Friday, May 16, 2008
Watch out CSI !!! Norman's got TOOLS!
We are such bad pet owners. Well, not really..but yeah.. Poor Olivia. Our sweet fluffy kitty Olivia is now the screaming yowling temptress.

Oh yes. We've neglected to spay the sweet darling and now she's like a cheap hooker in a bar at closing time. She wants her some. And she has decided to show her dissatisfaction at not getting no satisfaction by PISSING in Ethan's closet. Now it smells horrid in his closet. And I've already shampooed that damn closet 3 times.

So off to PetSmart I went to find some sort of Noxious Odor B Gone. And I found it.
(Cue the heavenly chorus)...

An Ultraviolet Light.

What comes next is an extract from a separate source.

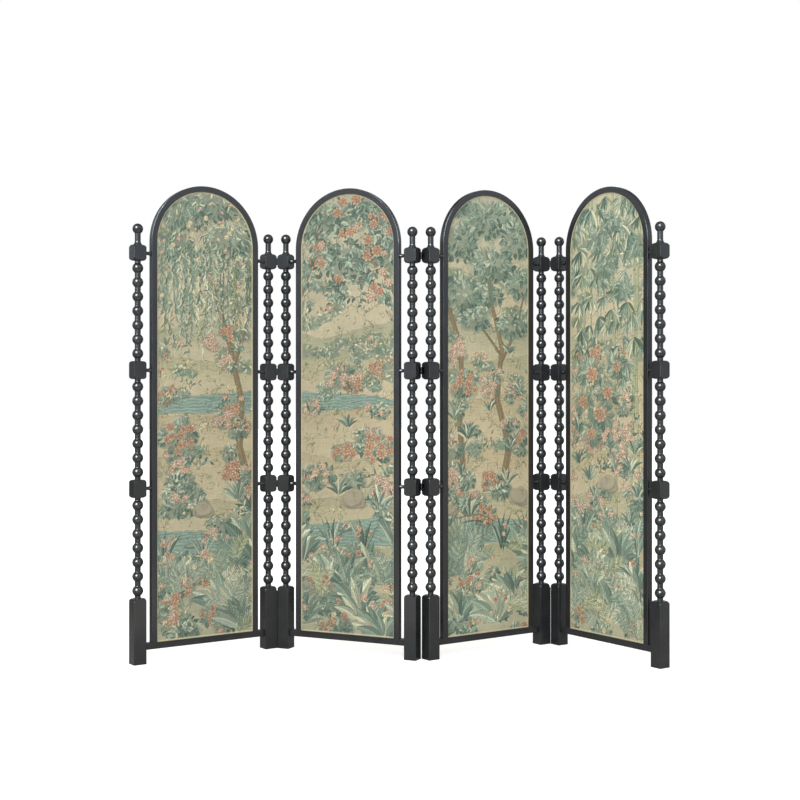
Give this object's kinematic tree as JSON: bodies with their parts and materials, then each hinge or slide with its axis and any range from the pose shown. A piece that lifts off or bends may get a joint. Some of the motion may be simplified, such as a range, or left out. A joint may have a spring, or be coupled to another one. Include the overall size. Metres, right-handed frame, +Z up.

O yeaaaaah..... Apparently, this little gizmo will SHOW you where your fuzzy darling has stenched out the house...because once cat piss dries on a tan carpet - you won't find it. Not sure if it would work, but willing to fork over $19 anyway in a desperate attempt to avoid shelling out a bazillion dollars for carpet replacement, I bought the fucker. And went into Ethan's closet with said light in tow.

The damn thing works. I shut the light off, and two...TWO frickin' spots immediately jumped into view. HA! So I grabbed the bottle of Noxious Odor B Gone and completely saturated the spots. (as per the directions...) I think the stink is gone. But then the games began.

What else is in my carpet? I wondered. I began crawling around. Ick. Mental note to self: Rip out the frickin' carpet.

Then Norman's Husband ventured in. "What are you doing?" "Well...duh...I'm beaming an ultraviolet light on the floor..." "I can see that....but why?"

To get grossed out? "I don't know! I want to see the places I need to dump a gallon of bleach and light the carpet on fire! Look right here...see this spot? I think it's POOP!" "Oh yea... Avery had an accident. I thought I cleaned it up." "You thought??! Look right here! It's a POOP SPECK!!!"

and on and on the conversation went. Then Mr. Norman's Husband got the bright idea to beam our bed.

Ha. Perfectly clean. Spotless. So NOT a testiment to the studliness he thought he was going to show me. And then I flipped the sheet back.

'HOLY MOTHER OF GOD! WHAT THE HELL HAVE YOU BEEN DOING IN HERE?! DAAAAAAAAMNN!!!!! "

Looks like a late night tonight while I wait for the sheets to dry.